In those departments, "full accounting of the details of these expenditures will only be known at the end of the fiscal year as the situation changes regularly based on the progress of the pandemic," the statement said.

While the Canadian Centre for Policy Alternatives says its report was up to date as of Dec. 31, McNeil says it's based on figures from last September and some federal-provincial spending agreements are still being worked on.

Jordan Gill/CBC
Jordan Gill/CBC

In November, Premier Blaine Higgs told the legislature that the province was getting $218 million from Ottawa for COVID programs and that it had spent $167 million until that point.

"We will be spending in the particular categories beyond what they've currently allotted," he said during question period. "But who knows by how much at this stage, because we do not know how long this is going to last."

The report's author says Higgs may have been looking at particular funding programs, while he examined all programs.

"It may be well be that they exceed in some areas and underspend in some areas," says David Macdonald, the think tank's chief economist.

This government is trying to spend the bare minimum on addressing COVID and is leaving the vast majority of expenditures to the federal government. - David Coon, Green Party leader

"Certainly the province should be accessing all the federal money that's on the table. It's certainly in their interest. It doesn't make a lot of sense to leave money on the table when the feds are giving it to you, in essence.

"All you have to do is show the plans that you want to improve long-term care, you want to improve affordable housing, you want to improve wages for low-wage essential. These aren't, I don't think, controversial issues."

Green Party Leader David Coon says it's impossible, when the legislature isn't sitting, to reconcile Higgs's claim in November with the report.

"It's still a big black box without us being able to dig into this at the legislative assembly and get the numbers out," he says.

"This government is trying to spend the bare minimum on addressing COVID and is leaving the vast majority of expenditures to the federal government."

Higgs also pushed back in November on Liberal calls to spend more by pointing to the province's relatively low COVID-19 case rates and its improving economic indicators.

Atlantic comparisons

But other Atlantic provinces that have similarly good case numbers are spending more. Compared to New Brunswick's $7,500 per person, Nova Scotia is spending $8,500, Prince Edward Island is spending $8,600 and Newfoundland and Labrador is spending $9,180.

Melanson says he believes Higgs is leaving some federal money on the table because the programs would require matching provincial dollars the premier doesn't want to spend.

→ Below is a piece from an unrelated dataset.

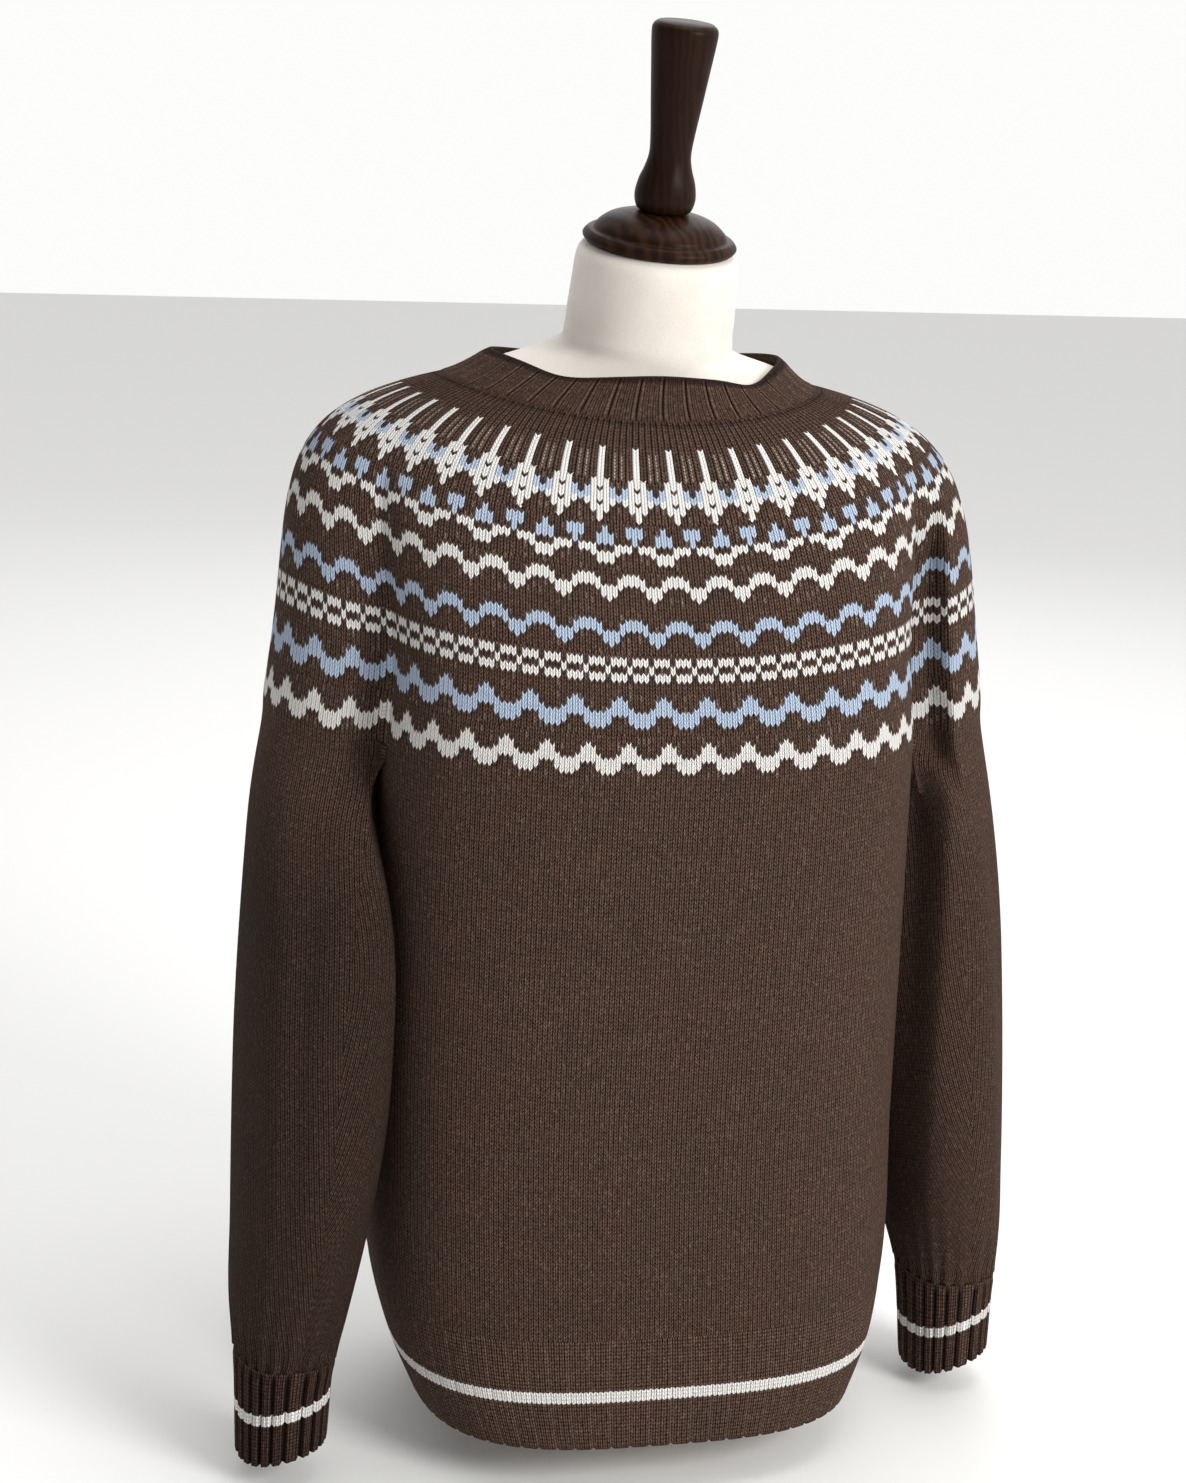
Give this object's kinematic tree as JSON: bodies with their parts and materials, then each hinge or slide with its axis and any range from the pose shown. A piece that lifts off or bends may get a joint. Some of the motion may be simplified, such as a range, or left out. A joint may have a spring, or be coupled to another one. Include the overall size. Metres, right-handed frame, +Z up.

Last week, Higgs announced new $5,000 grants for businesses affected for at least a week by red and orange-phase restrictions between early October and the end of March. Those grants are not accounted for in the report.

"This program is funded entirely by the provincial government," McNeil said.

In December, after months of sparring with the federal government and opposition parties over unclaimed infrastructure dollars intended to help the pandemic-hampered economy, the province began approving projects in its capital budget.

Those projects, including the refurbishment of a 19th-century Fredericton building that houses legislature offices and the legislative press gallery, are 80 per cent funded by Ottawa under a "resilience" stream of the Canadian Infrastructure Fund.

Both of those recent spending initiatives are too recent to have been included in the numbers Macdonald used.

Wage support also weakest

According to Macdonald's report, New Brunswick has also spent the least of any province on direct COVID-19 programs for individuals, such as wage subsidies.

Last spring the province created the short-term New Brunswick Workers Emergency Income Benefit, which lasted until Ottawa created the Canada Emergency Response Benefit.

New Brunswick has spent $3,300 per person on programs for individuals compared to $3,700 spent by Nova Scotia, $3,600 by Prince Edward Island and $3,800 by Newfoundland and Labrador. Alberta spent the most at $5,500 per person.